Emit the entire listing verbatim.
──────────
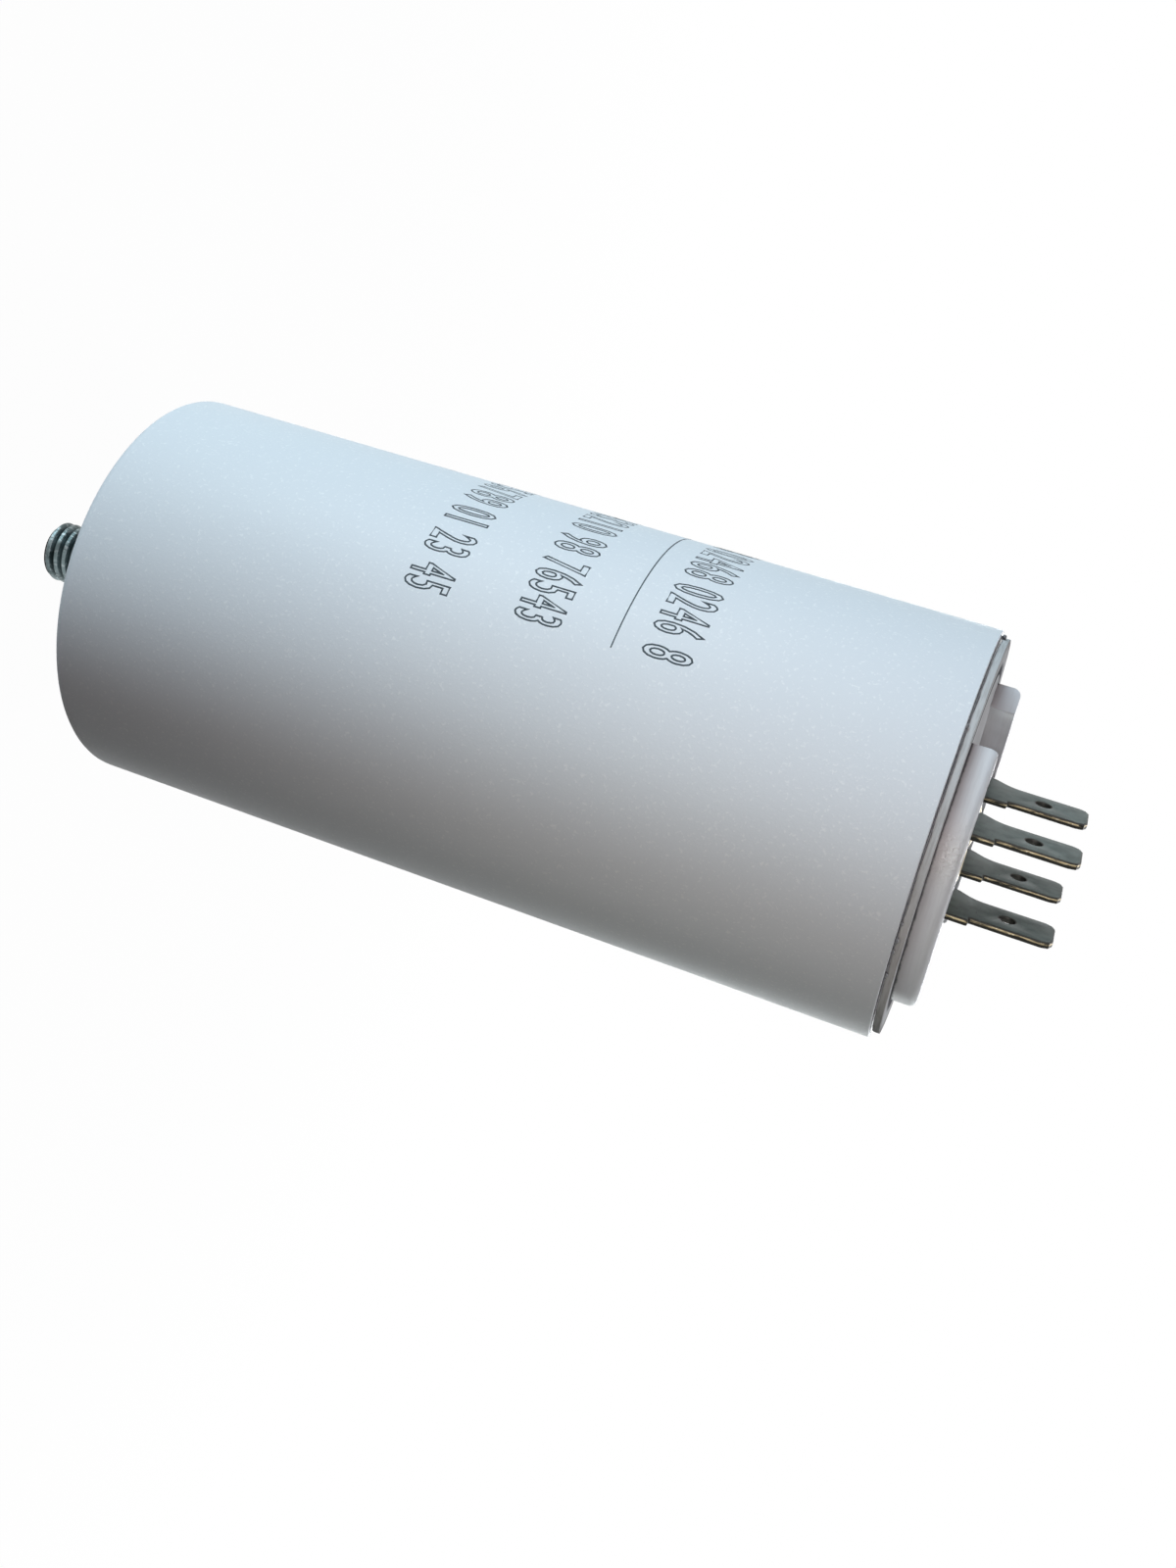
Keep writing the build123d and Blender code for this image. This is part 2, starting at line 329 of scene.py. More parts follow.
# %% [markdown]
# The camera comes first, because every later choice is judged through it. The photograph was taken from
# close by, with the can lying on its side, so the camera stands near the lid end and is rolled over by
# more than a right angle. Its place, turn and lens were worked out from the outline of the can and the
# blades.

# %% Camera
bpy.ops.object.camera_add(location=(0.186158, -0.060598, 0.111458))
camera = bpy.context.object
camera.rotation_euler = (radians(-51.9947), radians(-66.9683), radians(-145.8980))
camera.data.lens = 37.349
camera.data.clip_start = 0.01
camera.data.clip_end = 20
bpy.context.scene.camera = camera
bpy.context.scene.view_settings.view_transform = "Standard"
print("camera", tuple(round(part, 3) for part in camera.location))

# %% [markdown]
# The light is that of a plain table near a window. One large soft light, the window's, stands above the
# can in the picture. Two weak lights stand close to the lid, one pinkish and one greenish, for what the
# room and the table throw back. One light hangs over the lid end and two stand behind the can, which
# keeps its top and its back readable. The room is painted in the world, a little paler towards the
# window. The camera and mirror-like surfaces see it plain white, which gives the white background.

# %% Light
WINDOW = Vector((0.17, -0.98, 0.0))
DARK_SIDE = colour(0.006, 0.006, 0.006)
WINDOW_SIDE = colour(0.02, 0.023, 0.025)


def soft_light(name, angle, distance, height, aim_height, size, power, tint):
    """A square soft light at an angle round the can's axis, aimed at a height on it and not seen itself."""
    place = Vector((distance * cos(radians(angle)), distance * sin(radians(angle)), height))
    bpy.ops.object.light_add(type="AREA", location=place)
    light = bpy.context.object
    light.name = name
    light.rotation_mode = "QUATERNION"
    light.rotation_quaternion = (place - Vector((0, 0, aim_height))).to_track_quat("Z", "Y")
    light.data.size = size
    light.data.energy = power
    light.data.color = tint
    light.visible_camera = False
    print(name, "is", round(distance, 2), "m from the axis")


window_tint = (0.73, 0.905, 1.0)
soft_light(
    "window_light", angle=-80, distance=0.70, height=-0.13,
    aim_height=0.05, size=0.40, power=4.90, tint=window_tint,
)
room_tint = (1.0, 0.80, 0.88)
soft_light(
    "room_light", angle=-20, distance=0.16, height=0.12,
    aim_height=0.09, size=0.10, power=0.055, tint=room_tint,
)
table_tint = (0.86, 1.0, 0.84)
soft_light(
    "table_light", angle=-2, distance=0.13, height=0.10,
    aim_height=0.13, size=0.08, power=0.025, tint=table_tint,
)
end_tint = (0.97, 0.98, 1.0)
soft_light(
    "lid_end_light", angle=150, distance=0.12, height=0.33,
    aim_height=0.11, size=0.14, power=0.32, tint=end_tint,
)
back_tint = (0.93, 1.0, 1.0)
soft_light(
    "back_light", angle=135, distance=0.60, height=0.10,
    aim_height=0.05, size=0.35, power=0.90, tint=back_tint,
)
far_tint = (0.95, 0.98, 1.0)
soft_light(
    "far_light", angle=165, distance=0.60, height=0.10,
    aim_height=0.05, size=0.35, power=2.20, tint=far_tint,
)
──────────
CORRECT OUTPUT
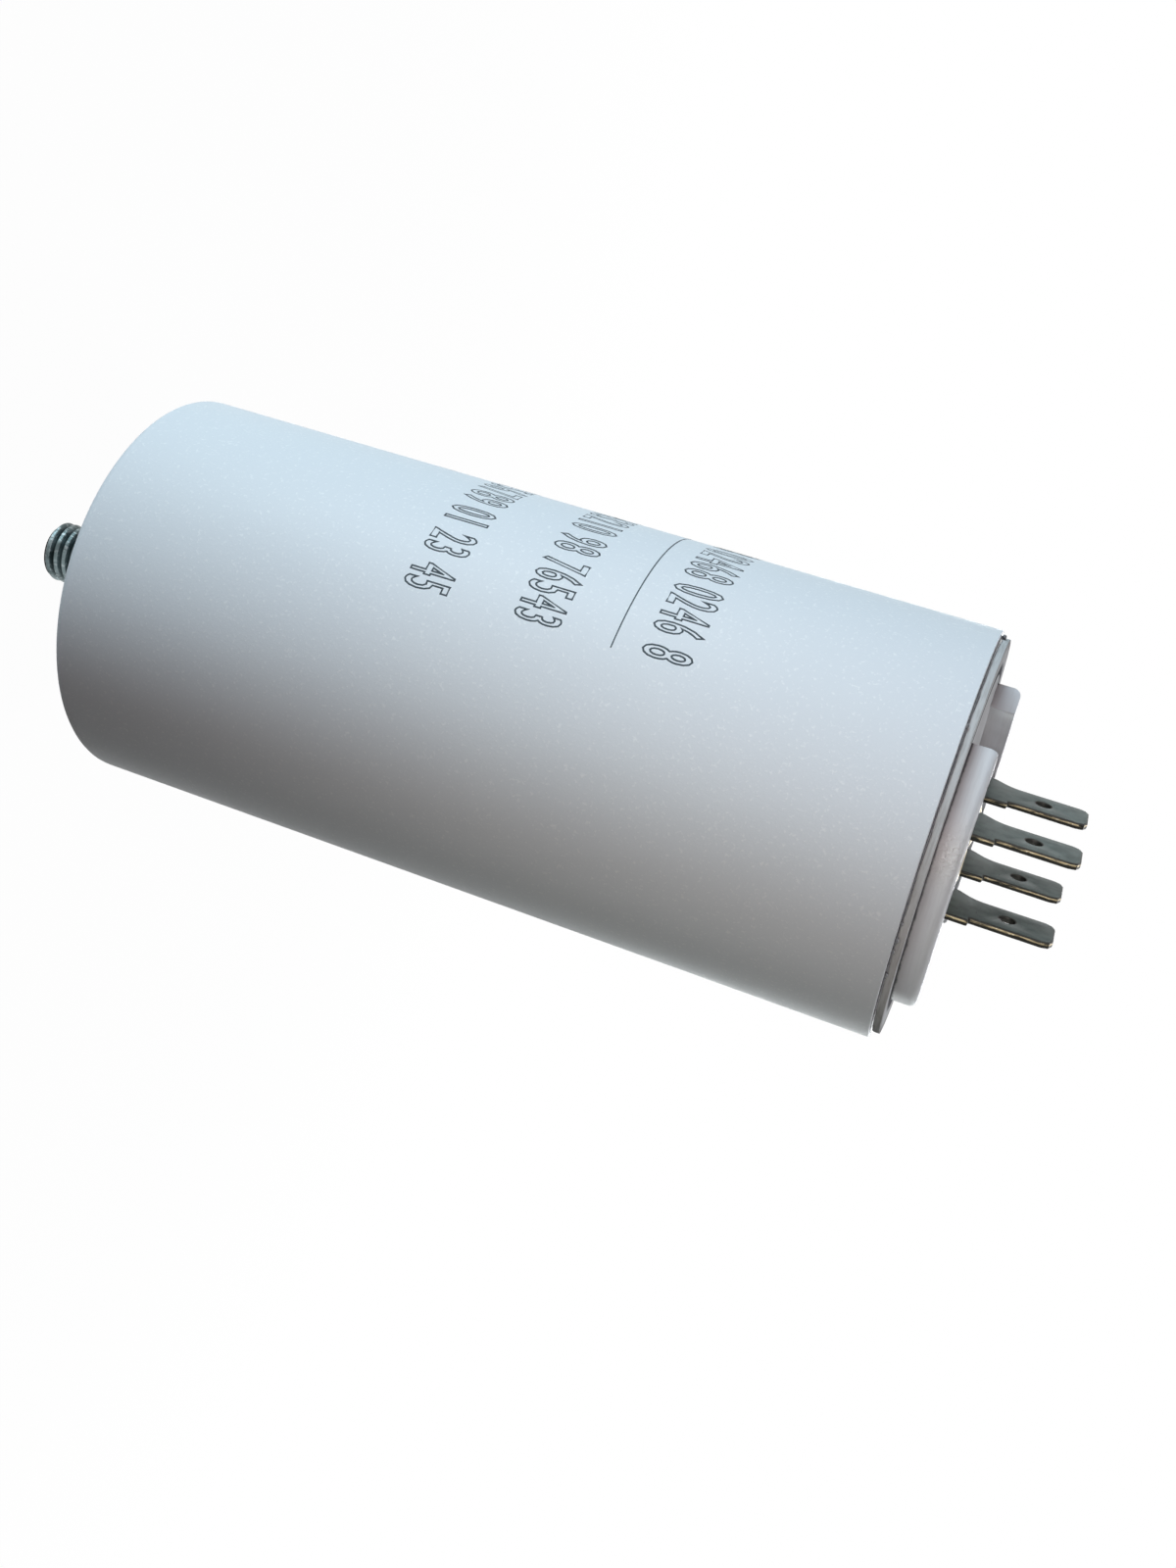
Keep writing the build123d and Blender code for this image. This is part 2, starting at line 329 of scene.py. More parts follow.
# %% [markdown]
# The camera comes first, because every later choice is judged through it. The photograph was taken from
# close by, with the can lying on its side, so the camera stands near the lid end and is rolled over by
# more than a right angle. Its place, turn and lens were worked out from the outline of the can and the
# blades.

# %% Camera
bpy.ops.object.camera_add(location=(0.186158, -0.060598, 0.111458))
camera = bpy.context.object
camera.rotation_euler = (radians(-51.9947), radians(-66.9683), radians(-145.8980))
camera.data.lens = 37.349
camera.data.clip_start = 0.01
camera.data.clip_end = 20
bpy.context.scene.camera = camera
bpy.context.scene.view_settings.view_transform = "Standard"
print("camera", tuple(round(part, 3) for part in camera.location))

# %% [markdown]
# The light is that of a plain table near a window. One large soft light, the window's, stands above the
# can in the picture. Two weak lights stand close to the lid, one pinkish and one greenish, for what the
# room and the table throw back. One light hangs over the lid end and two stand behind the can, which
# keeps its top and its back readable. The room is painted in the world, a little paler towards the
# window. The camera and mirror-like surfaces see it plain white, which gives the white background.

# %% Light
WINDOW = Vector((0.17, -0.98, 0.0))
DARK_SIDE = colour(0.006, 0.006, 0.006)
WINDOW_SIDE = colour(0.02, 0.023, 0.025)


def soft_light(name, angle, distance, height, aim_height, size, power, tint):
    """A square soft light at an angle round the can's axis, aimed at a height on it and not seen itself."""
    place = Vector((distance * cos(radians(angle)), distance * sin(radians(angle)), height))
    bpy.ops.object.light_add(type="AREA", location=place)
    light = bpy.context.object
    light.name = name
    light.rotation_mode = "QUATERNION"
    light.rotation_quaternion = (place - Vector((0, 0, aim_height))).to_track_quat("Z", "Y")
    light.data.size = size
    light.data.energy = power
    light.data.color = tint
    light.visible_camera = False
    print(name, "is", round(distance, 2), "m from the axis")


window_tint = (0.73, 0.905, 1.0)
soft_light(
    "window_light", angle=-80, distance=0.70, height=-0.13,
    aim_height=0.05, size=0.40, power=4.90, tint=window_tint,
)
room_tint = (1.0, 0.80, 0.88)
soft_light(
    "room_light", angle=-20, distance=0.16, height=0.12,
    aim_height=0.09, size=0.10, power=0.055, tint=room_tint,
)
table_tint = (0.86, 1.0, 0.84)
soft_light(
    "table_light", angle=-2, distance=0.13, height=0.10,
    aim_height=0.13, size=0.08, power=0.025, tint=table_tint,
)
end_tint = (0.97, 0.98, 1.0)
soft_light(
    "lid_end_light", angle=150, distance=0.12, height=0.33,
    aim_height=0.11, size=0.14, power=0.32, tint=end_tint,
)
back_tint = (0.93, 1.0, 1.0)
soft_light(
    "back_light", angle=135, distance=0.60, height=0.10,
    aim_height=0.05, size=0.35, power=0.90, tint=back_tint,
)
far_tint = (0.95, 0.98, 1.0)
soft_light(
    "far_light", angle=165, distance=0.60, height=0.10,
    aim_height=0.05, size=0.35, power=2.20, tint=far_tint,
)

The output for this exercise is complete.